Were they designed to be, or is this just a coincidence?
Does this make them easier to store, with the empty spaces used for caves for instance?
As can be seen in the image below, the dungeons of Legend of Zelda fit quite well together.
Were they designed to be, or is this just a coincidence?
Does this make them easier to store, with the empty spaces used for caves for instance?
As seen in that incorrect† image, the levels seem to merge well. This wasn't a case of "Let's take these shapes, and see if they... whoa! They fit together!"
It was more like, "Here's a big rectangle. Let's cut away some shapes."
It's kind of like starting with a big batch of cookie dough, or silly putty, and cutting shapes out of that. Then, at the end, saying, "Look at how all those shapes fit neatly together!" Well, yes, of course they do. Because having all the pieces fit together was not an "end product" that they had to work to try to create; it was actually the starting point.
The Cutting Room Floor: Prerelease: The Legend of Zelda has some information, including those drawn maps, and interview info with Miyamoto about this.
Tezuka: Basically, we were going to make lots of dungeons using one square per room, and lay them out like a jigsaw puzzle.
Iwata: In order to fit in as many dungeons as possible given the limited memory, you were making them like you were doing a puzzle.
Another spot on the web that discusses this is the Siliconera.com article: "Thanks To A Mistake The Legend Of Zelda Got A Second Quest", which also shows the layout of the levels in the original hand-drawn maps seen at this article on the web.
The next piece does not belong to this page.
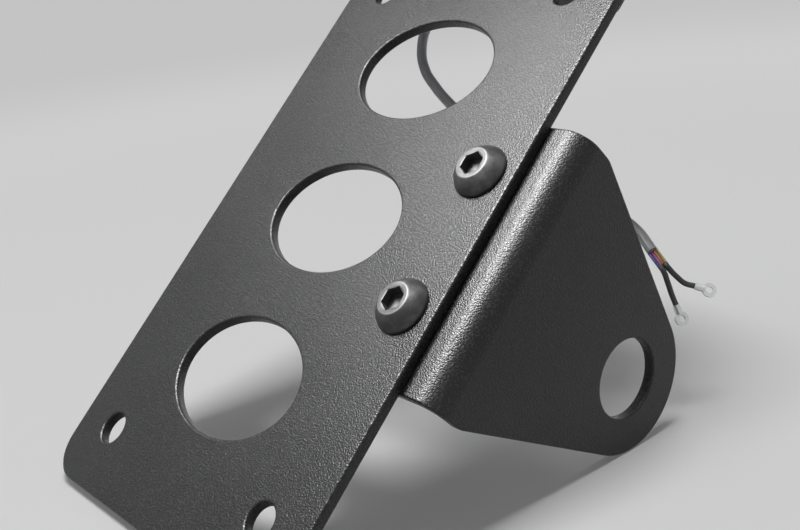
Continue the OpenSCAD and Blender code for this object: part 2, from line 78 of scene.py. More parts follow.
SOCKET_WIDTH = 5.4
LAMP_LEVEL = 103
LAMP_SCREW_PITCH = 40
LAMP_SCREW_HOLE = 4.4
LAMP_SCREW_SEAT = 17
LAMP_SCREW_LENGTH = 25
LAMP_CABLE_HOLE = 8
BRACKET_SCREW_PLACES = [
    (BRACKET_SCREW_X, BRACKET_SCREW_RISE + side * BRACKET_SCREW_PITCH / 2) for side in (-1, 1)
]

# Camera: a plain 50 mm lens close to the plate's lower right edge
CAMERA_PLACE = mm(163.5, -219.8, -65.8)
CAMERA_BACK = Vector((0.7424, -0.6308, -0.2256))
CAMERA_UP = Vector((-0.1788, -0.5111, 0.8408))
CAMERA_LENS = 49.97
CAMERA_SENSOR = 36
CAMERA_NEAREST = 5 * MM


def add_camera():
    back = CAMERA_BACK.normalized()
    right = CAMERA_UP.cross(back).normalized()
    turn = Matrix((right, back.cross(right), back)).transposed()
    data = bpy.data.cameras.new("camera")
    data.lens = CAMERA_LENS
    data.sensor_width = CAMERA_SENSOR
    data.clip_start = CAMERA_NEAREST
    camera = bpy.data.objects.new("camera", data)
    camera.matrix_world = Matrix.Translation(CAMERA_PLACE) @ turn.to_4x4()
    bpy.context.collection.objects.link(camera)
    bpy.context.scene.camera = camera


add_camera()


class Value:
    """A number, colour or vector in a material, so that shader maths reads as an expression."""

    def __init__(self, finish, socket):
        self.finish = finish
        self.socket = socket

    def maths(self, operation, *values):
        """A Math node on these values, or on this one alone where none is given."""
        inputs = dict(enumerate(values or (self,)))
        return self.finish.add("Math", {"operation": operation}, inputs)

    def larger(self, other):
        return self.maths("MAXIMUM", self, other)

    def to_and_fro(self, half_period):
        """Rises from 0 to half_period and falls again, over and over."""
        return self.maths("PINGPONG", self, half_period)

    def __add__(self, other):
        return self.maths("ADD", self, other)

    __radd__ = __add__

    def __sub__(self, other):
        return self.maths("SUBTRACT", self, other)

    def __rsub__(self, other):
        return self.maths("SUBTRACT", other, self)

    def __mul__(self, other):
        return self.maths("MULTIPLY", self, other)

    __rmul__ = __mul__

    def __pow__(self, other):
        return self.maths("POWER", self, other)

    def ramp(self, low, high, at_low=0.0, at_high=1.0):
        """Goes smoothly from at_low to at_high as the value goes from low to high."""
        return self.finish.add(
            "MapRange",
            {"interpolation_type": "SMOOTHSTEP"},
            {"Value": self, "From Min": low, "From Max": high, "To Min": at_low, "To Max": at_high},
        )

    def part(self, axis):
        """The x, y or z of a vector."""
        return self.finish.add("SeparateXYZ", {}, {"Vector": self}, axis)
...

The "Mistake" in question (as noted by The Cutting Room Floor: Prerelease: The Legend of Zelda and Siliconera.com article: "Thanks To A Mistake The Legend Of Zelda Got A Second Quest") is that during the game's development, half of the memory used for map layout got lost for a while. So they crammed in the levels in the remaining space. Then the memory got found again, but they determined that the game length felt pretty good after they crammed things into half the space, so instead of making the levels twice as wide to explore through, they just made other levels and made it so that you access them through the "second quest".
Having this "mistake" revealed helps to explain why there is a pre-release screenshot, that you can view on The Cutting Room Floor: Prerelease: The Legend of Zelda, that shows Level 2, Moon, that looks twice as wide. At one point, the levels we have were apparently going to have about the same shape, but twice as many underworld rooms per quest (and half as many quests).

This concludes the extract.